Ever since I first read The Positronic Man — followed by approximately one hundred rewatchings of Bicentennial Man because (a) Robin Williams, (b) Oliver Platt, and (c) I am not made of stone — I’ve held onto a small, shimmering, slightly-inappropriate hope:

I want to be an android.


Not the green supersoldier type from Old Man’s War, mind you.


Don’t misunderstand — those bodies are freaks-of-nature fabulous. Scalzi basically handed us the blueprint for “What if your body functioned the way you pretend it does when filling out health questionnaires?” Super strength, instant healing, space-marines-but-make-it-sexy.

Lovely for the flesh-based purists.


But me?

Oh no.

I want something different.


I want a body that doesn’t heal because it never breaks in the first place.


A body that:

• lasts longer than a warranty

• doesn’t feel pain

• recharges by plugging into a wall outlet

• has modular parts

• can be repaired with a screwdriver and a moderately competent YouTube video

• does not require calcium supplements, stretching, or apologizing to my knees


And wouldn’t you know it — the universe has begun delivery.


Microplastics.


Billions of tiny, indestructible plastic crumbs drifting into my bloodstream with every sip of water, every bite of food, every breath. The perfect raw materials for my future chassis.
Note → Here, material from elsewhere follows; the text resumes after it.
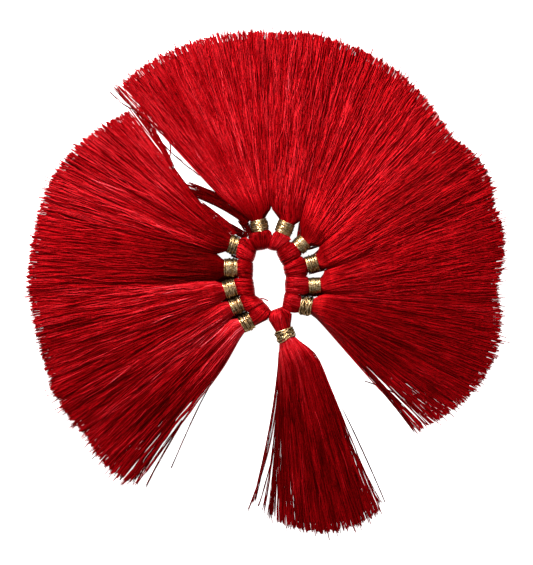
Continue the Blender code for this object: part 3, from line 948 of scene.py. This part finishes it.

While scientists panic into their lab coats, I imagine those microplastics unionizing somewhere deep in my digestive tract:

“Alright team, places! We’re behind schedule! Let’s reinforce the knee joints before she tries to sit cross-legged again like she’s twenty-two!”


Bit by bit, the remodel begins.

Cartilage? Becoming polymer.

Bones? Reinforced with carbon-fiber filaments and righteous indignation.

Skin? Mildly self-cleaning, like those infomercial pans, but with fewer feelings.


And then one glorious morning, I’ll stand up — and not make a single sound.


No creaks.

No pops.

No joints filing HR complaints.


Just a crisp, futuristic click.


My eyesight: adjustable zoom.

My thoughts: running on fiber-optic bandwidth.

My emotions: same as ever, only now with toggles, sliders, and an optional Dark Mode.


And the best part?


Scientists will be utterly baffled.


They’ll publish breathless papers about “spontaneous hybridization events” and “unexpected polymer integration in post-menopausal subjects,” while I lurk in the background, whispering:

“Shhh. Don’t tell them. I’ve been planning this since 1992.”


And that, dear reader, is how microplastics — scourge of humanity — will finally fulfill their destiny:

Transforming me into the android I was clearly meant to be.